La « Réconciliation » est un terme controversé, banni du vocabulaire politique à partir de 2003, au profit de « réparations ». Le déficit de justice est trop grand. Selon les chiffres auxquels l'agence AP a eu accès, 769 agents ont été poursuivis pour assassinat et autres violations des droits de l'Homme pendant ces années. Or au 31 août 2009, il avait eu seulement 276 condamnations. Des conscrits sont disposés à parler en échange de la clémence (suivant le principe de l’« obéissance due »). Ces témoignages aideraient à retrouver les dépouilles des morts et disparus (moins de 8 % ont été retrouvés [moins de 250 sur 3200 disparus selon les organismes].
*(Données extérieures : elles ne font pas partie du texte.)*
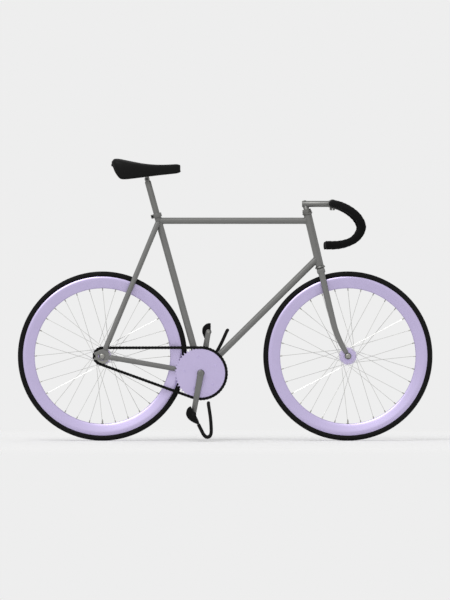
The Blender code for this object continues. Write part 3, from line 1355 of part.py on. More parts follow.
def make_handlebar():
    """Make the drop handlebar and its tape, which is closed by a plug at each end."""
    radius = BAR_DIAMETER / 2
    clamp = BAR_CLAMP_DIAMETER / 2
    right = bar_knots(-1)
    left = bar_knots(1)
    bulge = BAR_BULGE_HALF_LENGTH
    taper_end = bulge + BAR_BULGE_TAPER
    across = [BAR_CENTRE + ACROSS * y for y in (taper_end, bulge, -bulge, -taper_end)]
    path = left[::-1] + across + right
    radii = [radius] * (len(left) + 1) + [clamp, clamp] + [radius] * (len(right) + 1)
    bar = wire("handlebar", path, radii, "black_steel", BAR_SIDES)
    ends = (path[0] * 2 - path[1], path[-1] * 2 - path[-2])
    inner_path = [ends[0]] + path[1:-1] + [ends[1]]
    cut(bar, wire("handlebar_bore", inner_path, [radius - BAR_WALL] * len(path), sides=BORE_SIDES))

    plug_gap = [(ends[0] - path[0]).normalized() * GAP, (ends[1] - path[-1]).normalized() * GAP]
    clearance_path = [path[0] + plug_gap[0]] + path[1:-1] + [path[-1] + plug_gap[1]]
    clearance = wire("bar_clearance", clearance_path, [r + GAP for r in radii], sides=BAR_SIDES)
    for label, points in (("left", left), ("right", right)):
        outward = (points[-1] - points[-2]).normalized()
        outside = points[:-1] + [points[-1] + outward * (GAP + BAR_PLUG_THICKNESS)]
        tape = wire(
            "bar_tape_" + label, outside, [radius + TAPE_THICKNESS] * len(outside), "black_tape",
            BAR_SIDES)
        cut(tape, clearance)


# Seatpost and saddle

SADDLE_PIVOT = CLUSTER + SEAT_UP * SADDLE_PIVOT_FROM_CLUSTER
RAIL_MIDDLE = SADDLE_PIVOT + at(0.0, RAIL_ABOVE_PIVOT)
SADDLE_REAR = RAIL_MIDDLE - at(SADDLE_CLAMP_FROM_REAR, 0.0)


def make_seatpost():
    """Make the seatpost, with the round head that the saddle clamp tilts on."""
    foot = SEAT_TUBE_TOP - SEAT_UP * SEATPOST_INSERTION
    top = SADDLE_PIVOT - SEAT_UP * SEATPOST_TOP_BELOW_PIVOT
    post = rod("seatpost", foot, top, SEATPOST_DIAMETER / 2, "grey_alloy")
    half = ACROSS * SEATPOST_HEAD_WIDTH / 2
    head = rod(
        "seatpost_head", SADDLE_PIVOT - half, SADDLE_PIVOT + half, SEATPOST_HEAD_DIAMETER / 2)
    bolt = rod(
        "seatpost_bolt_hole", SADDLE_PIVOT - 2 * half, SADDLE_PIVOT + 2 * half,
        SADDLE_BOLT_DIAMETER / 2 + RUNNING_GAP, sides=ROD_SIDES)
    bore = rod(
        "seatpost_bore", foot - SEAT_UP * OVERRUN,
        SADDLE_PIVOT - SEAT_UP * SEATPOST_SOLID_BELOW_PIVOT, SEATPOST_BORE_DIAMETER / 2)
    cut(add(post, head), bolt, bore)


def make_saddle_clamp():
    """Make the clamp that holds both rails, with its ears and cross bolt round the post's head."""
    rail = RAIL_DIAMETER / 2 + GAP
    width = 2 * (RAIL_SPREAD + RAIL_DIAMETER)
    clamp = box(
        "saddle_clamp", RAIL_MIDDLE, (SADDLE_CLAMP_LENGTH, width, SADDLE_CLAMP_HEIGHT),
        "grey_alloy")
    rounded(clamp, SADDLE_CLAMP_EDGE_RADIUS)
    ear_middle = SEATPOST_HEAD_WIDTH / 2 + RUNNING_GAP + SADDLE_EAR_THICKNESS / 2
    ear = link_outline(
        SADDLE_PIVOT, SADDLE_EAR_PIVOT_RADIUS, RAIL_MIDDLE, SADDLE_EAR_TOP_RADIUS)
    for label, side in (("left", 1), ("right", -1)):
        add(clamp, flat(
            "saddle_clamp_ear_" + label, [ear], SADDLE_EAR_THICKNESS, side * ear_middle))
    bolt = ACROSS * ear_middle
    add(clamp, rod(
        "saddle_bolt", SADDLE_PIVOT - bolt, SADDLE_PIVOT + bolt, SADDLE_BOLT_DIAMETER / 2,
        sides=ROD_SIDES))
    reach = at(SADDLE_CLAMP_LENGTH, 0.0)
    for label, side in (("left", 1), ("right", -1)):
        middle = RAIL_MIDDLE + ACROSS * side * RAIL_SPREAD
        cut(clamp, rod(
            "rail_hole_" + label, middle - reach, middle + reach, rail, sides=ROD_SIDES))


def rail_path(side):
    """Return one side of the rail, from its rear socket to the middle of the nose."""
    return [
        SADDLE_REAR + Vector((
            SADDLE_LENGTH * along, side * RAIL_SPREAD * out, SADDLE_HEIGHT * up))
        for along, out, up in RAIL_ROUTE]


def saddle_section(share, width_share, top, skirt):
    """Return the ring of points of one section of the saddle, open underneath."""
    x = SADDLE_REAR.x + SADDLE_LENGTH * share
    low = SADDLE_REAR.z + SADDLE_HEIGHT * skirt
    height = SADDLE_HEIGHT * (top - skirt)
    room = height - SADDLE_PAD_THICKNESS
    half_width = (SADDLE_NOSE_WIDTH + (SADDLE_WIDTH - SADDLE_NOSE_WIDTH) * width_share) / 2
    outside = [at(x, low + height * up, half_width * out) for out, up in SADDLE_OUTSIDE]
    inside = [
        at(x, low + room * up, half_width * out - SADDLE_SKIRT_THICKNESS)
        for out, up in SADDLE_INSIDE]
    mirror = Vector((1.0, -1.0, 1.0))
    ring = outside + [at(x, low + height)] + [point * mirror for point in outside[::-1]]
    return ring + [point * mirror for point in inside] + [at(x, low + room)] + inside[::-1]


def make_saddle():
    """Make the saddle as a loft of open sections, and the rails that it sits on."""
    shape = bmesh.new()
    rings = [[shape.verts.new(p) for p in saddle_section(*station)] for station in SADDLE_STATIONS]
    for before, after in zip(rings, rings[1:]):
        for i, corner in enumerate(before):
            shape.faces.new((before[i - 1], corner, after[i], after[i - 1]))
    shape.faces.new(rings[0])
    shape.faces.new(rings[-1][::-1])
    bmesh.ops.recalc_face_normals(shape, faces=shape.faces)
    saddle = from_bmesh("saddle", shape, "black_leather")

    nose_end = SADDLE_REAR + at(SADDLE_LENGTH * RAIL_NOSE_SHARE, RAIL_NOSE_HEIGHT)
    path = rail_path(1) + [nose_end] + rail_path(-1)[::-1]
    radius = RAIL_DIAMETER / 2
    wire("saddle_rails", path, [radius] * len(path), "bright_steel", BAR_SIDES)
    ends = [end + (end - inner).normalized() * GAP for end, inner in (path[:2], path[:-3:-1])]
    sockets = [ends[0]] + path[1:-1] + [ends[1]]
    cut(saddle, wire("rail_sockets", sockets, [radius + GAP] * len(path), sides=BAR_SIDES))


# Bodies, each on its joint's axis

JOINTS = {
    "rear_wheel_spin": REAR_AXLE,
    "crank_spin": BRACKET,
    "pedal_right_spin": crank_end(-1),
    "pedal_left_spin": crank_end(1),
    "steering": HEAD_BOTTOM,
    "front_wheel_spin": FRONT_AXLE,
    "stem_height": STEM_TOP,
    "handlebar_tilt": BAR_CENTRE,
    "seatpost_height": SEAT_TUBE_TOP,
    "saddle_tilt": SADDLE_PIVOT,
    "saddle_slide": RAIL_MIDDLE,
}
JOINT_PARENTS = {
    "pedal_right_spin": "crank_spin", "pedal_left_spin": "crank_spin",
    "front_wheel_spin": "steering", "stem_height": "steering", "handlebar_tilt": "stem_height",
    "saddle_tilt": "seatpost_height", "saddle_slide": "saddle_tilt",
}
MOVING_PIECES = {
    "rear_wheel_spin": (
        "rear_tyre", "rear_rim", "rear_hub_shell", "rear_spokes_left", "rear_spokes_right",
        "rear_cog", "rear_lockring"),
    "crank_spin": (
        "bottom_bracket_spindle", "crank_arm_right", "crank_arm_left", "chainring",
        "pedal_spindle_right", "pedal_spindle_left"),
    "pedal_right_spin": ("pedal_right", "toe_clip_right"),
    "pedal_left_spin": ("pedal_left", "toe_clip_left"),
    "steering": (
        "steerer_tube", "fork_crown", "fork_blade_left", "fork_blade_right", "headset_locknut",
        "front_axle", "front_axle_nut_left", "front_axle_nut_right"),
    "front_wheel_spin": (
        "front_tyre", "front_rim", "front_hub_shell", "front_spokes_left", "front_spokes_right"),
    "stem_height": ("stem",),
    "handlebar_tilt": ("handlebar", "bar_tape_left", "bar_tape_right"),
    "seatpost_height": ("seatpost",),
    "saddle_tilt": ("saddle_clamp",),
    "saddle_slide": ("saddle", "saddle_rails"),
}


def hang(child, parent):
    """Parent a child without moving it."""
    child.parent = parent
    child.matrix_parent_inverse = parent.matrix_world.inverted()


def make_joints():
    """Add an empty on each joint's axis and hang the moving pieces on it."""
    empties = {}
    for name, point in JOINTS.items():
        empty = bpy.data.objects.new(name, None)
        empty.empty_display_size = TYRE_WIDTH
        empty.location = point
        PIECES.objects.link(empty)
        empties[name] = empty
    bpy.context.view_layer.update()
    for name, empty in empties.items():
        parent = JOINT_PARENTS.get(name)
        if parent:
            hang(empty, empties[parent])
    bpy.context.view_layer.update()
    for name, pieces in MOVING_PIECES.items():
        for piece in pieces:
            hang(PIECES.objects[piece], empties[name])


def shade():
    """Shade the pieces smooth, with sharp edges kept."""
    for piece in PIECES.objects:
        if piece.type == "MESH":
            piece.data.shade_smooth()
            piece.data.set_sharp_from_angle(angle=SHARP_ANGLE)


def build():
    """Build the whole bicycle."""
    seat_clearance, shell_clearance = make_main_tubes()
    make_rear_triangle(seat_clearance, shell_clearance)
    make_seat_clamp()
    make_headset()
    make_fork()
    make_wheel(
        "rear", REAR_AXLE, REAR_FLANGE_SPREAD, REAR_SPACING, TRACK_END_THICKNESS,
        REAR_AXLE_DIAMETER, REAR_HUB_RIGHT_END)
    make_wheel(
        "front", FRONT_AXLE, FRONT_FLANGE_SPREAD, FRONT_SPACING, FORK_END_THICKNESS,
        FRONT_AXLE_DIAMETER)
    make_chain()
    make_sprockets()
    make_bottom_bracket()
    make_cranks()
    make_pedal("right", -1, RIGHT_TOE_DOWN)
    make_pedal("left", 1, LEFT_TOE_DOWN)
    make_stem()
    make_handlebar()
    make_seatpost()
    make_saddle_clamp()
    make_saddle()
    make_joints()
    shade()


build()
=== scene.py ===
"""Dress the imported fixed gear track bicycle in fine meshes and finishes, and set its studio.

Units are metres. +X is forwards, +Y is the rider's left and +Z is up. The chain is at -Y.
"""

import json
import logging
import math
from dataclasses import dataclass, replace
from enum import Enum
from typing import Any, Iterable, Sequence

import bmesh
import bpy
from mathutils import Matrix, Vector

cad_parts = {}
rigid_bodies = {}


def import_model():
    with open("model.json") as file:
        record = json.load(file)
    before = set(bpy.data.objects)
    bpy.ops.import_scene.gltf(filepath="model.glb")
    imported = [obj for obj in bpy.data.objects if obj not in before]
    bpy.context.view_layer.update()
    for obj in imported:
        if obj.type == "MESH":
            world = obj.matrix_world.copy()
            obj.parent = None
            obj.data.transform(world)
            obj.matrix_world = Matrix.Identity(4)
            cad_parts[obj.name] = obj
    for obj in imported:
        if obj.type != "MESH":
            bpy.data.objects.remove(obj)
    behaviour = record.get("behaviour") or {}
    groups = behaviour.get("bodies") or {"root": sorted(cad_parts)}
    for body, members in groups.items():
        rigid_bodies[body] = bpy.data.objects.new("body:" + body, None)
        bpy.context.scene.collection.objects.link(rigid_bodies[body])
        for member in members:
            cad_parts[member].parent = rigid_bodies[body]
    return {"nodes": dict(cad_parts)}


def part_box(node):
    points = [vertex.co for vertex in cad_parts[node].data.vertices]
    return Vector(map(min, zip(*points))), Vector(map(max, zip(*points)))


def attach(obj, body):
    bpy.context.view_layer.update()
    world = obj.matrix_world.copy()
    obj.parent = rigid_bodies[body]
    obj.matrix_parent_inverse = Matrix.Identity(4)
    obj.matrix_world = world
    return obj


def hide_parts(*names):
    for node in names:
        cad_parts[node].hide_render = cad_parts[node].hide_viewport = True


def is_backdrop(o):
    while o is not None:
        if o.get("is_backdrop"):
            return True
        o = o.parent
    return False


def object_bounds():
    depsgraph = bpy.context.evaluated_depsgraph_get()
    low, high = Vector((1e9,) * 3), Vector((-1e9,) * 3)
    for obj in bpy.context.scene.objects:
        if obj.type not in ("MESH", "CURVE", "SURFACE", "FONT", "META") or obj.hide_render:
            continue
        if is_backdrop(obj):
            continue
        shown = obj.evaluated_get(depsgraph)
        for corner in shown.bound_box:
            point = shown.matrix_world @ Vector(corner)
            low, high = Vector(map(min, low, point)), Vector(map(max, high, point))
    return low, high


LOG = logging.getLogger("bicycle")

for leftover in list(bpy.data.objects):
    bpy.data.objects.remove(leftover)
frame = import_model()
CAD_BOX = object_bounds()

Profile = Sequence[tuple[float, float]]
Outline = list[tuple[float, float]]
FORWARD = Vector((1.0, 0.0, 0.0))
ACROSS = Vector((0.0, 1.0, 0.0))
UP = Vector((0.0, 0.0, 1.0))
MIRROR = Vector((1.0, -1.0, 1.0))
MERGE_DISTANCE = 0.000005
GAP = 0.0003
RUNNING_GAP = 0.0008
STAY_DOME = ((0.5, 0.87), (0.8, 0.6), (0.97, 0.24))
BLADE_DOME = ((0.4, 0.92), (0.7, 0.71), (0.9, 0.44))
NUT_SLOPE = 1.6
SOCKET_FLOOR = 0.35
SOCKET_EDGE = 0.12
SOCKET_BORE = 0.55
DRIFT_RANGE = (0.3, 0.7)


class Side(Enum):
    """The two sides of the bicycle, by the sign of Y."""

    LEFT = 1
    RIGHT = -1

    @property
    def label(self) -> str:
        """Return the word that ends the names of this side's pieces."""
        return self.name.lower()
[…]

L’organisation « Hijos » rassemble des enfants d’ex-prisonniers politiques, morts ou disparus. Elle s’opposa par une grève de faim au pacte d’impunité qu’avait offert le prés. Lagos en échange de témoignages. Le groupe Funa se veut une réponse à l’impunité, enquêtant pour démasquer des bourreaux qui vivent dans l’impunité (on affiche la photo du funao sur sa maison ou son lieu de travail avec une description du crime, à l’occasion d’une marche. On vise à le faire ostraciser par ses voisins). La Funa a ainsi démasqué l’assassin de Victor Jara, Edward Dimter Bianchi. Victor Jara, le chanteur engagé qui fut torturé et assassiné par la junte, a reçu une sépulture officielle en décembre 2009, 36 ans après son meurtre.
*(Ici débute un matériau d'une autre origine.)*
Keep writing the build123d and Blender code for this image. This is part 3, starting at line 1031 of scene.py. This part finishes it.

L’histoire enseignée est souvent un révélateur des problèmes qu’a une société avec sa mémoire et son passé. Au Chili, sous la dictature, le cours d’histoire s’arrêtait en 1969. Or après 1990, le gouvernement a tenté d’accoucher d’une version de la période 1970-1973 qui fasse consensus et qui aide à la cohésion, mais il s’est heurté à la droite, à l’Église et aux forces armées. On n’a pu s’entendre sur un contenu minimal obligatoire. Le manuel de 6e (primaire) propose une version châtrée : il y avait crise, polarisation, il y eut intervention militaire, interruption de la vie démocratique. Et encore là la droite protesta!